Capital Case Roundup — Death Penalty Court Decisions the Week of March 152021

NEWS (3/18/21) — Oklahoma: The Oklahoma Court of Criminal Appeals has upheld the conviction and death sentence imposed on Alton Nolen in the September 2014 murder of a co-worker after Nolen had been suspended for threatening another co-worker.

The court upheld Nolen’s death sentence against a challenge that he was ineligible for the death penalty because of intellectual disability and that the jury’s rejection of his intellectual disability claim was against the weight of the evidence. Viewing the evidence in the light most favorable to the prosecution, the court held that Nolen’s IQ fell within the range of intellectual disability but that the jury could have found that Nolen had not proven that he had sufficient adaptive deficits before age 18 to qualify for an intellectual disability diagnosis.

Among other legal challenges, the court rejected Nolen’s claims that he was mentally incompetent to stand trial, that the court improperly limited defense questioning during jury selection and improperly seated jurors who had substantial impairments in their ability to consider alternatives to the death penalty, and that several of the aggravating circumstances upon which the jury relied in sentencing him to death were unconstitutionally vague.

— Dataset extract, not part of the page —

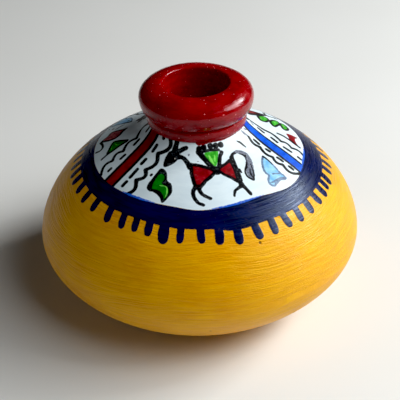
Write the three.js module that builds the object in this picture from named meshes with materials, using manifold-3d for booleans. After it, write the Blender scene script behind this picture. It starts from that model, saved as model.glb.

NEWS (3/16/21) — Indiana: An Indiana federal district court dismissed a lawsuit to halt executions at the U.S. Correctional Complex at Terre Haute because of the COVID-19 dangers they posed to other prisoners, ruling that the case is now moot. Chief Judge Jane Magnus-Stinson of the U.S. District Court for the Southern District of Indiana found that “there is no live controversy because there are no further executions currently scheduled and there is no reasonable expectation that another federal execution will be scheduled in the near future.”

The motion filed by the U.S. Department of Justice to dismiss the lawsuit did not indicate whether the Biden administration intends to schedule any executions in the future, saying only that “there are no more federal executions scheduled at this time.” The Terre Haute prisoners did not oppose the motion.

NEWS (3/15/21) — Georgia: The Georgia Supreme Court has ruled that an indigent defendant represented by pro bono counsel is entitled to state funds to retain experts in murder case. The court held that Ryan Duke’s indigency, not whether he was represented by a state public defender, determined whether he would be eligible for public funding for experts. It ruled that a defendant’s exercise of the right to be represented by counsel of his or her own choosing did not waive the constitutional protections afforded indigent defendants in investigating and presenting a defense.